begin Information supplied

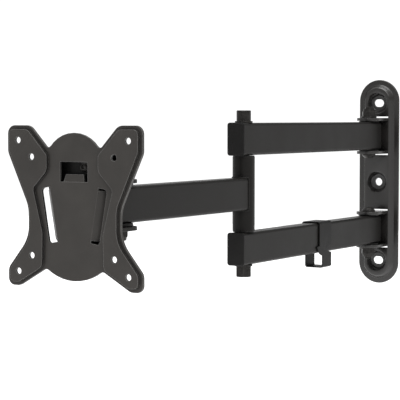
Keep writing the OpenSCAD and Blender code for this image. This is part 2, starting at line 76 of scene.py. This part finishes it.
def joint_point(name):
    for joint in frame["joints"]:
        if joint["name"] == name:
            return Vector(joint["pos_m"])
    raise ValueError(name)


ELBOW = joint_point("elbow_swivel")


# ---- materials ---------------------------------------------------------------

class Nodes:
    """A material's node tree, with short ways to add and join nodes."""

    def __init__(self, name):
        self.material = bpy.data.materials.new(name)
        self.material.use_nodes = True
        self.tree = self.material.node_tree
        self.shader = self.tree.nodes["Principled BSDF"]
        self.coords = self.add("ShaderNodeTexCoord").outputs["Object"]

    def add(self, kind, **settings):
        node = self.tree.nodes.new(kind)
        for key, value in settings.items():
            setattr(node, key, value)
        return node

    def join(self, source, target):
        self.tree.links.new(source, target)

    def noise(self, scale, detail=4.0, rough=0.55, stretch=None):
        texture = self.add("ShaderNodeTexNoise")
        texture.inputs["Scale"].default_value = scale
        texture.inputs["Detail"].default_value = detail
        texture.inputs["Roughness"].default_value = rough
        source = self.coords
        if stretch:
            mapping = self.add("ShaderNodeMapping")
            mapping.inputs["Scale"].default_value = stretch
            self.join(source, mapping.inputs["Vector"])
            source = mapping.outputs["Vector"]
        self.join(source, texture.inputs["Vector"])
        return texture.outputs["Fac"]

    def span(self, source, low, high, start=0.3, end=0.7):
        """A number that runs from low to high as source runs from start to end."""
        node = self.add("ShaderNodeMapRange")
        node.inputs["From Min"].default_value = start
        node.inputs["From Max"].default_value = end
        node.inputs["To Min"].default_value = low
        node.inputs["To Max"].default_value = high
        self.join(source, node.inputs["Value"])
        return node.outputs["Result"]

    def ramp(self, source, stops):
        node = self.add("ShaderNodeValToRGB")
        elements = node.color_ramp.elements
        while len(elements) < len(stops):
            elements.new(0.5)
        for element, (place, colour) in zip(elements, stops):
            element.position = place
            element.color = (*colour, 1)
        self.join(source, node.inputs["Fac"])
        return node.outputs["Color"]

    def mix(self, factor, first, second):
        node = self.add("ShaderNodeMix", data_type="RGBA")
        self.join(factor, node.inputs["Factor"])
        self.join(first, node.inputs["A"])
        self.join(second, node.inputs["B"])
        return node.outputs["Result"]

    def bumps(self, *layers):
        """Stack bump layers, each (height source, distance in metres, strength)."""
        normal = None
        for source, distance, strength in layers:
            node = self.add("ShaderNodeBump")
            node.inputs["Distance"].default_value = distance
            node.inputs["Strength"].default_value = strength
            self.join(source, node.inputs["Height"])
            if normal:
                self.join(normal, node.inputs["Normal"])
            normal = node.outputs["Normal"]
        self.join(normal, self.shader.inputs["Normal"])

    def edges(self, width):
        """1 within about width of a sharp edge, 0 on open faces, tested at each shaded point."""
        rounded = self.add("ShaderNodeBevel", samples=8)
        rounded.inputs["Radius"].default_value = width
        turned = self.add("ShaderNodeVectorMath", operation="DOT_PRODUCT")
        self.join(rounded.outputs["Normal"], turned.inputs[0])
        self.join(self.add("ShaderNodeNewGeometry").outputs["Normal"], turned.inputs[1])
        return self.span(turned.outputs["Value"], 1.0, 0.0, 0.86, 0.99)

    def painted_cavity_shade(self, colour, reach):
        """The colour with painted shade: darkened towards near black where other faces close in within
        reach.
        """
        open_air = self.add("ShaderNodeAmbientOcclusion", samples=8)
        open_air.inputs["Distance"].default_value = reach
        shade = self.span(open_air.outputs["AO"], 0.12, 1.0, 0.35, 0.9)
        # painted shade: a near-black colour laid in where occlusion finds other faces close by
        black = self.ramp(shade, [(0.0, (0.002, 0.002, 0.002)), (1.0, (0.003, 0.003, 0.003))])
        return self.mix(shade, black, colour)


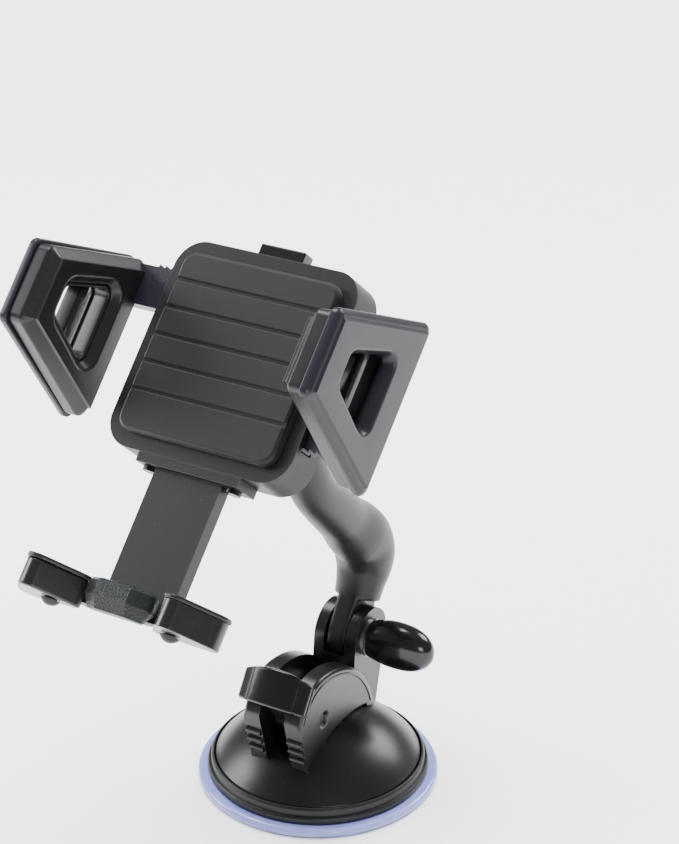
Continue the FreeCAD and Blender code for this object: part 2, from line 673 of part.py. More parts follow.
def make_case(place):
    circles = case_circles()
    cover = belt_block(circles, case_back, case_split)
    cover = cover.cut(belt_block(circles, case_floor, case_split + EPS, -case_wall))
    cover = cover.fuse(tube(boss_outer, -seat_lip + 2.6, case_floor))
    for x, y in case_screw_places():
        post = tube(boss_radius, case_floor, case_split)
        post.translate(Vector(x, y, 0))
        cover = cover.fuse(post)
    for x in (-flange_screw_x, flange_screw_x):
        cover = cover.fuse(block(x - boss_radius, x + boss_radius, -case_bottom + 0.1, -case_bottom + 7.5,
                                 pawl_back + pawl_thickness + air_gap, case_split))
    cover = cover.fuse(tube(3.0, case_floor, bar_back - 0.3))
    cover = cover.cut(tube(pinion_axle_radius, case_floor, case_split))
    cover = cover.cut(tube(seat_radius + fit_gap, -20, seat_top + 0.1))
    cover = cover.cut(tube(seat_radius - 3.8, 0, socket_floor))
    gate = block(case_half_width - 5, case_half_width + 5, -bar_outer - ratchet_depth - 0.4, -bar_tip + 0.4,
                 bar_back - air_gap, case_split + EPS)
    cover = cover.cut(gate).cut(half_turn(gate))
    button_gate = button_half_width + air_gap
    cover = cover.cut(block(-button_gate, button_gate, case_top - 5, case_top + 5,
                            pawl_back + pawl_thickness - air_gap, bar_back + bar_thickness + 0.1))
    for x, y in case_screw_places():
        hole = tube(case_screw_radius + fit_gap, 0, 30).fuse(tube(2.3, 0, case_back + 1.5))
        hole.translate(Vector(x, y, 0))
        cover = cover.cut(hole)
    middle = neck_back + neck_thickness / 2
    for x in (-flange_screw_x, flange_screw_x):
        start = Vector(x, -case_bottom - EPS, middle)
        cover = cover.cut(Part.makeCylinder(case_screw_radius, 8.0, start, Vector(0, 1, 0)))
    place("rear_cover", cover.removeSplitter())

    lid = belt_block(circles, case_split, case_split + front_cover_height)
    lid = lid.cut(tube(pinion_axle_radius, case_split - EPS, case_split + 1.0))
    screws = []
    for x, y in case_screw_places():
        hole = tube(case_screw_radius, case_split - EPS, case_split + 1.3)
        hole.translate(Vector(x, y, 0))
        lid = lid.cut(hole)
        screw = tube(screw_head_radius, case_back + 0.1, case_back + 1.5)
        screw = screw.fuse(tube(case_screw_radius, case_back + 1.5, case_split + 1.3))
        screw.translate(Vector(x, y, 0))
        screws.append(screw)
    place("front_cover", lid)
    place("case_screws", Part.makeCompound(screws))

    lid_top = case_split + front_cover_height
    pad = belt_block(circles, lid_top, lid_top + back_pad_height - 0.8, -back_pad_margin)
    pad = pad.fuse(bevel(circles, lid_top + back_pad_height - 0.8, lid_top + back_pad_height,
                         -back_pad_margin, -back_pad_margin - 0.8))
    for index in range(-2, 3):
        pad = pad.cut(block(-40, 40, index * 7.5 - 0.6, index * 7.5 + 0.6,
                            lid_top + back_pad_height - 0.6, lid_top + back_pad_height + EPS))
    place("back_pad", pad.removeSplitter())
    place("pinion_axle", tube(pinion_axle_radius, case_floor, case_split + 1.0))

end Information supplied

◆ Task to complete ◆
Write out all records exactly, keeping every detail.

◆ Task result ◆
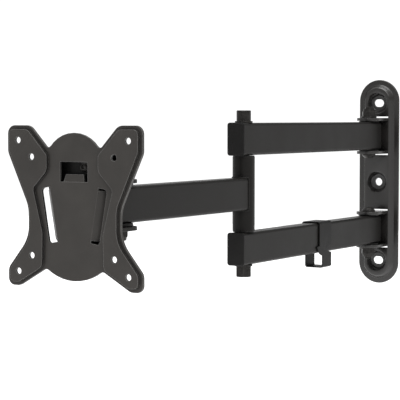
Keep writing the OpenSCAD and Blender code for this image. This is part 2, starting at line 76 of scene.py. This part finishes it.
def joint_point(name):
    for joint in frame["joints"]:
        if joint["name"] == name:
            return Vector(joint["pos_m"])
    raise ValueError(name)


ELBOW = joint_point("elbow_swivel")


# ---- materials ---------------------------------------------------------------

class Nodes:
    """A material's node tree, with short ways to add and join nodes."""

    def __init__(self, name):
        self.material = bpy.data.materials.new(name)
        self.material.use_nodes = True
        self.tree = self.material.node_tree
        self.shader = self.tree.nodes["Principled BSDF"]
        self.coords = self.add("ShaderNodeTexCoord").outputs["Object"]

    def add(self, kind, **settings):
        node = self.tree.nodes.new(kind)
        for key, value in settings.items():
            setattr(node, key, value)
        return node

    def join(self, source, target):
        self.tree.links.new(source, target)

    def noise(self, scale, detail=4.0, rough=0.55, stretch=None):
        texture = self.add("ShaderNodeTexNoise")
        texture.inputs["Scale"].default_value = scale
        texture.inputs["Detail"].default_value = detail
        texture.inputs["Roughness"].default_value = rough
        source = self.coords
        if stretch:
            mapping = self.add("ShaderNodeMapping")
            mapping.inputs["Scale"].default_value = stretch
            self.join(source, mapping.inputs["Vector"])
            source = mapping.outputs["Vector"]
        self.join(source, texture.inputs["Vector"])
        return texture.outputs["Fac"]

    def span(self, source, low, high, start=0.3, end=0.7):
        """A number that runs from low to high as source runs from start to end."""
        node = self.add("ShaderNodeMapRange")
        node.inputs["From Min"].default_value = start
        node.inputs["From Max"].default_value = end
        node.inputs["To Min"].default_value = low
        node.inputs["To Max"].default_value = high
        self.join(source, node.inputs["Value"])
        return node.outputs["Result"]

    def ramp(self, source, stops):
        node = self.add("ShaderNodeValToRGB")
        elements = node.color_ramp.elements
        while len(elements) < len(stops):
            elements.new(0.5)
        for element, (place, colour) in zip(elements, stops):
            element.position = place
            element.color = (*colour, 1)
        self.join(source, node.inputs["Fac"])
        return node.outputs["Color"]

    def mix(self, factor, first, second):
        node = self.add("ShaderNodeMix", data_type="RGBA")
        self.join(factor, node.inputs["Factor"])
        self.join(first, node.inputs["A"])
        self.join(second, node.inputs["B"])
        return node.outputs["Result"]

    def bumps(self, *layers):
        """Stack bump layers, each (height source, distance in metres, strength)."""
        normal = None
        for source, distance, strength in layers:
            node = self.add("ShaderNodeBump")
            node.inputs["Distance"].default_value = distance
            node.inputs["Strength"].default_value = strength
            self.join(source, node.inputs["Height"])
            if normal:
                self.join(normal, node.inputs["Normal"])
            normal = node.outputs["Normal"]
        self.join(normal, self.shader.inputs["Normal"])

    def edges(self, width):
        """1 within about width of a sharp edge, 0 on open faces, tested at each shaded point."""
        rounded = self.add("ShaderNodeBevel", samples=8)
        rounded.inputs["Radius"].default_value = width
        turned = self.add("ShaderNodeVectorMath", operation="DOT_PRODUCT")
        self.join(rounded.outputs["Normal"], turned.inputs[0])
        self.join(self.add("ShaderNodeNewGeometry").outputs["Normal"], turned.inputs[1])
        return self.span(turned.outputs["Value"], 1.0, 0.0, 0.86, 0.99)

    def painted_cavity_shade(self, colour, reach):
        """The colour with painted shade: darkened towards near black where other faces close in within
        reach.
        """
        open_air = self.add("ShaderNodeAmbientOcclusion", samples=8)
        open_air.inputs["Distance"].default_value = reach
        shade = self.span(open_air.outputs["AO"], 0.12, 1.0, 0.35, 0.9)
        # painted shade: a near-black colour laid in where occlusion finds other faces close by
        black = self.ramp(shade, [(0.0, (0.002, 0.002, 0.002)), (1.0, (0.003, 0.003, 0.003))])
        return self.mix(shade, black, colour)


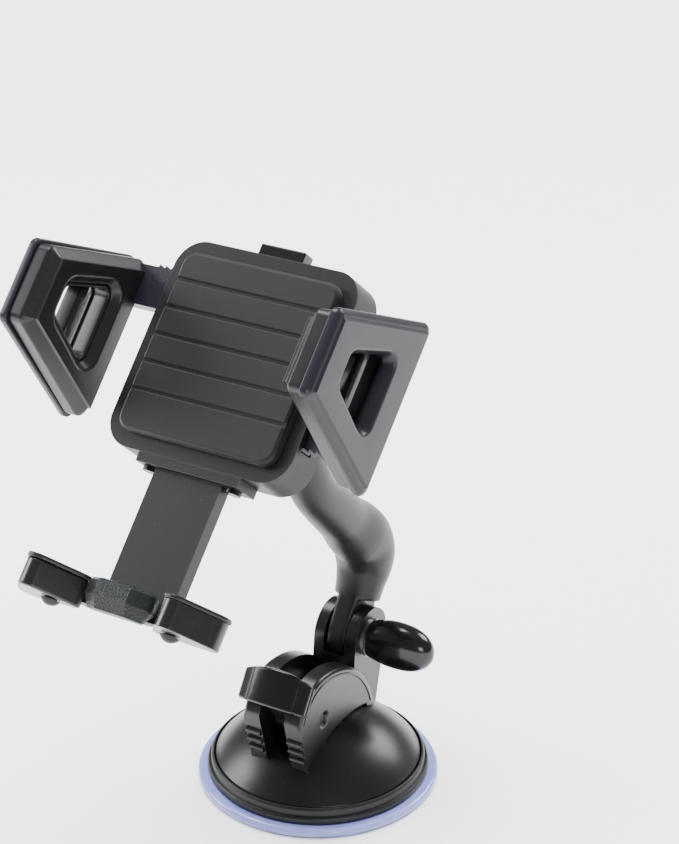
Continue the FreeCAD and Blender code for this object: part 2, from line 673 of part.py. More parts follow.
def make_case(place):
    circles = case_circles()
    cover = belt_block(circles, case_back, case_split)
    cover = cover.cut(belt_block(circles, case_floor, case_split + EPS, -case_wall))
    cover = cover.fuse(tube(boss_outer, -seat_lip + 2.6, case_floor))
    for x, y in case_screw_places():
        post = tube(boss_radius, case_floor, case_split)
        post.translate(Vector(x, y, 0))
        cover = cover.fuse(post)
    for x in (-flange_screw_x, flange_screw_x):
        cover = cover.fuse(block(x - boss_radius, x + boss_radius, -case_bottom + 0.1, -case_bottom + 7.5,
                                 pawl_back + pawl_thickness + air_gap, case_split))
    cover = cover.fuse(tube(3.0, case_floor, bar_back - 0.3))
    cover = cover.cut(tube(pinion_axle_radius, case_floor, case_split))
    cover = cover.cut(tube(seat_radius + fit_gap, -20, seat_top + 0.1))
    cover = cover.cut(tube(seat_radius - 3.8, 0, socket_floor))
    gate = block(case_half_width - 5, case_half_width + 5, -bar_outer - ratchet_depth - 0.4, -bar_tip + 0.4,
                 bar_back - air_gap, case_split + EPS)
    cover = cover.cut(gate).cut(half_turn(gate))
    button_gate = button_half_width + air_gap
    cover = cover.cut(block(-button_gate, button_gate, case_top - 5, case_top + 5,
                            pawl_back + pawl_thickness - air_gap, bar_back + bar_thickness + 0.1))
    for x, y in case_screw_places():
        hole = tube(case_screw_radius + fit_gap, 0, 30).fuse(tube(2.3, 0, case_back + 1.5))
        hole.translate(Vector(x, y, 0))
        cover = cover.cut(hole)
    middle = neck_back + neck_thickness / 2
    for x in (-flange_screw_x, flange_screw_x):
        start = Vector(x, -case_bottom - EPS, middle)
        cover = cover.cut(Part.makeCylinder(case_screw_radius, 8.0, start, Vector(0, 1, 0)))
    place("rear_cover", cover.removeSplitter())

    lid = belt_block(circles, case_split, case_split + front_cover_height)
    lid = lid.cut(tube(pinion_axle_radius, case_split - EPS, case_split + 1.0))
    screws = []
    for x, y in case_screw_places():
        hole = tube(case_screw_radius, case_split - EPS, case_split + 1.3)
        hole.translate(Vector(x, y, 0))
        lid = lid.cut(hole)
        screw = tube(screw_head_radius, case_back + 0.1, case_back + 1.5)
        screw = screw.fuse(tube(case_screw_radius, case_back + 1.5, case_split + 1.3))
        screw.translate(Vector(x, y, 0))
        screws.append(screw)
    place("front_cover", lid)
    place("case_screws", Part.makeCompound(screws))

    lid_top = case_split + front_cover_height
    pad = belt_block(circles, lid_top, lid_top + back_pad_height - 0.8, -back_pad_margin)
    pad = pad.fuse(bevel(circles, lid_top + back_pad_height - 0.8, lid_top + back_pad_height,
                         -back_pad_margin, -back_pad_margin - 0.8))
    for index in range(-2, 3):
        pad = pad.cut(block(-40, 40, index * 7.5 - 0.6, index * 7.5 + 0.6,
                            lid_top + back_pad_height - 0.6, lid_top + back_pad_height + EPS))
    place("back_pad", pad.removeSplitter())
    place("pinion_axle", tube(pinion_axle_radius, case_floor, case_split + 1.0))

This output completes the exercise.